佐利克对林毅夫的“背景”情有独钟。上世纪70年代,林毅夫在台湾取得了MBA学位。改革开放之初,他来到大陆,在北京大学获得马克思主义政治经济学的硕士学位,后来又进入芝加哥大学获得经济博士学位。林毅夫在芝加哥大学的导师是获得诺贝尔经济学奖的舒尔茨教授。作为诺奖得主的高徒,林毅夫继承了导师身上特别重视观察真实世界、继而寻找它背后道理的精神气质。加上他独一无二、丰富的个人阅历,林毅夫最终成为佐利克眼中世行首席经济学家的不二人选。
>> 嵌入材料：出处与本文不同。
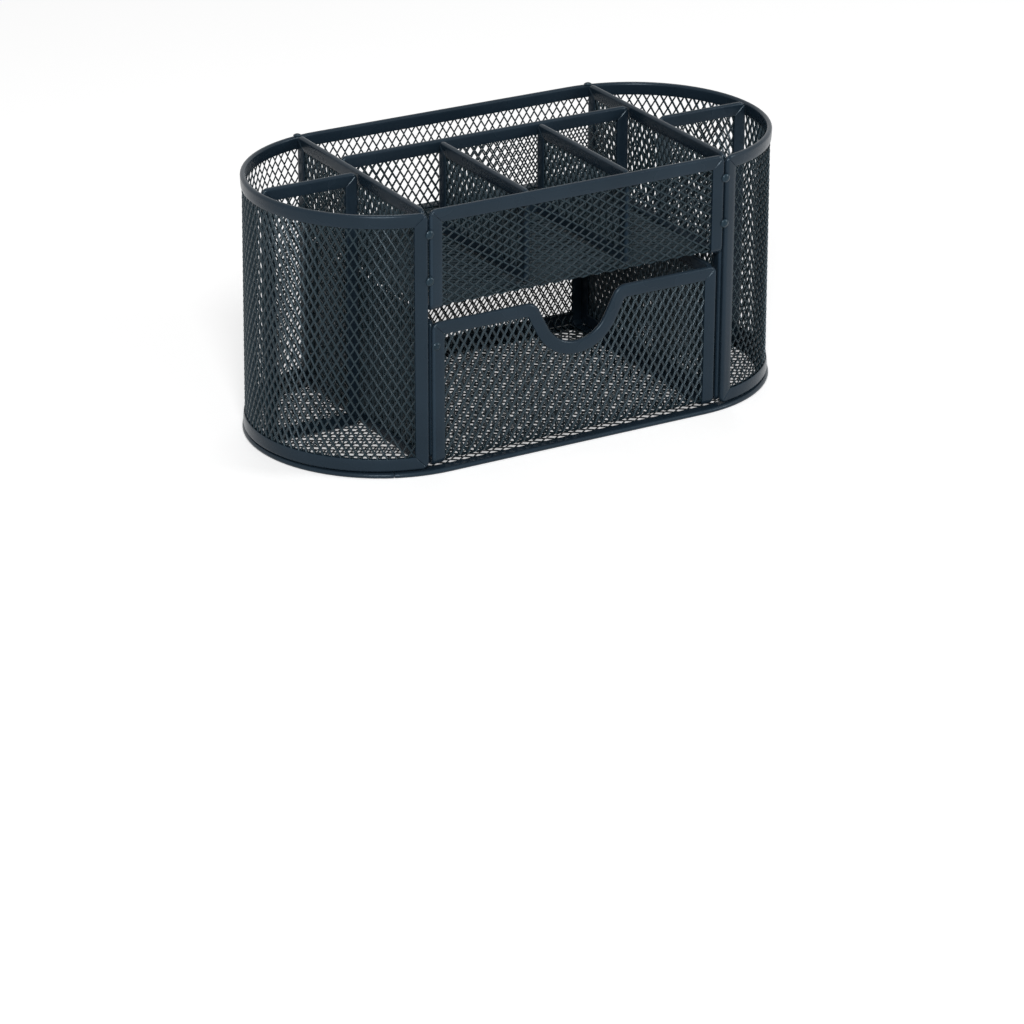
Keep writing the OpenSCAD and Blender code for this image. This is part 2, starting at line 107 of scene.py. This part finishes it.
def mm_box(node):
    lo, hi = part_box(node)
    return np.array(lo) / MM, np.array(hi) / MM


# ---- Camera ----
def make_camera():
    azimuth, elevation, roll = (
        math.radians(a) for a in (CAMERA_AZIMUTH, CAMERA_ELEVATION, CAMERA_ROLL))
    ca, sa, ce, se = math.cos(azimuth), math.sin(azimuth), math.cos(elevation), math.sin(elevation)
    back = Vector((sa * ce, -ca * ce, se))
    level = Vector((ca, sa, 0))
    upright = back.cross(level)
    right = level * math.cos(roll) + upright * math.sin(roll)
    up = upright * math.cos(roll) - level * math.sin(roll)
    place = (right * CAMERA_PLACE[0] + up * CAMERA_PLACE[1] + back * CAMERA_PLACE[2]) * MM
    data = bpy.data.cameras.new("camera")
    data.lens = CAMERA_LENS
    data.sensor_width = CAMERA_SENSOR
    data.clip_end = 20
    camera = bpy.data.objects.new("camera", data)
    bpy.context.scene.collection.objects.link(camera)
    camera.matrix_world = Matrix.Translation(place) @ Matrix((right, up, back)).transposed().to_4x4()
    bpy.context.scene.camera = camera


make_camera()


# ---- Panels, flat and bent ----
def ends_and_middle(lo, hi):
    return [lo, (lo + hi) / 2, hi]


class Bend:
    """A line of runs and folds in a plane, with the inside of the folds on its +n side."""

    def __init__(self, start, heading, turn, steps):
        self.turn = turn
        self.parts = []
        u, p, a = 0.0, np.array(start, float), math.radians(heading)
        for step in steps:
            r = step[1] if step[0] == "fold" else 0.0
            length = r * math.radians(step[2]) if r else step[1]
            self.parts.append((u, length, p, a, r))
            if r:
                centre = p + r * self.normal(a)
                a += turn * length / r
                p = centre - r * self.normal(a)
            else:
                p = p + length * np.array([math.cos(a), math.sin(a)])
            u += length
        self.length = u

    def normal(self, a):
        return self.turn * np.array([-math.sin(a), math.cos(a)])

    def at(self, u, n):
        for start, length, p, a, r in self.parts:
            if u <= start + length + 1e-9:
                break
        s = u - start
        if r:
            return p + r * self.normal(a) - (r - n) * self.normal(a + self.turn * s / r)
        return p + s * np.array([math.cos(a), math.sin(a)]) + n * self.normal(a)

    def marks(self, lo, hi):
        """Stations from lo to hi that follow the folds: every 4 degrees of a wide one, or 12."""
        out = [lo, hi]
        for start, length, _, _, r in self.parts:
            n = max(1, math.ceil(math.degrees(length / r) / (4 if r > 20 else 12))) if r else 1
            out += [start + length * i / n for i in range(n + 1)]
        return sorted({round(u, 6) for u in out if lo <= u <= hi})


class Panel:
    """A rectangle of width w (u) and height h (v), and where each (u, v, n) of it lies."""

    def __init__(self, name, w, h, place, marks=ends_and_middle):
        self.name, self.w, self.h, self.place, self.marks = name, w, h, place, marks


def flat_panel(name):
    lo, hi = mm_box(name + "_binding")
    size = hi - lo
    if size[0] < size[1]:
        x = (lo[0] + hi[0]) / 2
        return Panel(name, size[1], size[2], lambda u, v, n: (x + n, lo[1] + u, lo[2] + v))
    y = (lo[1] + hi[1]) / 2
    return Panel(name, size[0], size[2], lambda u, v, n: (lo[0] + u, y - n, lo[2] + v))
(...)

在世界经济舞台上,林毅夫是第一位把中国成功的故事系统解密给世界的中国人。
“我是一个很幸运的人。过去30多年,中国改革开放取得了举世公认的成就。国家的发展给了我站在世界经济学界顶峰的机会,贡献一己之力于世界和平、发展、减贫事业,也开阔了我的眼界,积累了经验和认识,为我未来的学术发展厚植了基础。”林毅夫如是说。
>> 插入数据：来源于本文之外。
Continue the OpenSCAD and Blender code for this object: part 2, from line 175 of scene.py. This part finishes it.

2012年3月,全国“两会”期间,十一届全国人大代表、林毅夫的夫人陈云英接受中新社专访时表示,等丈夫卸任后,最想做的事就是一家人回台湾看看。
谈及林毅夫回国后最想做的事,祖籍福建泉州的陈云英说,最想到泉州和漳州走走,然后再从厦门到台湾去。“这条线路从来没有走过。虽然这个愿望是否能够实现还不一定,但确实是我的一种情感。”她说。
林毅夫原名林正义,台湾宜兰县人,祖籍福建漳州,1979年从金门岛游到大陆,之后一直未能回到台湾。近年来,陈云英每年都会从北京直飞台湾,看望住在那里的父母。
林毅夫回归了,他回归之后的一些言论引起了超乎寻常的热烈反响。
他称“中国在未来20年仍可能保持8%的高速增长”,这被一些经济学家评论为“回国后放卫星”。作为以严谨著称的经济学教授,林毅夫“高增长”观点,基于他对中国经济的信心。
林毅夫认为,尽管2008年国际金融危机爆发时,中国沿海地区出口锐减、就业率大幅下滑,但4万亿元的经济刺激计划及时地挽救了中国经济“硬着陆”的风险。
“过去4年,中国经济是乘风破浪,一往直前。”林毅夫从不担心中国经济的向前发展,他说,改革开放后,中国经济发展能够维持32年平均每年9.9%的增长速度,创造了人类历史上不曾有过的奇迹。
在北京大学的一次讲座上,林毅夫如此回应“放卫星”的批评,“如果我讲8%的增长维持下去不是问题,我是不是在‘放卫星’?问题是这颗卫星我1994年就放了,1994年我出版了《中国奇迹》,当时提出还保守一点,中国可以维持30年高速增长,中国在2030年可以达到美国的水平,当时很多人说我‘放卫星’了。不过,当时的‘人造卫星’现在已经变成‘行星’了,因为到2030年中国经济规模赶上美国基本上已经变成共识了!”
领略了世界经济学界顶峰的风云,林毅夫如今以教授身份回归北大。他将怎样把在世界银行的经历融入到自己传道授业解惑的终身事业中去,我们在期待。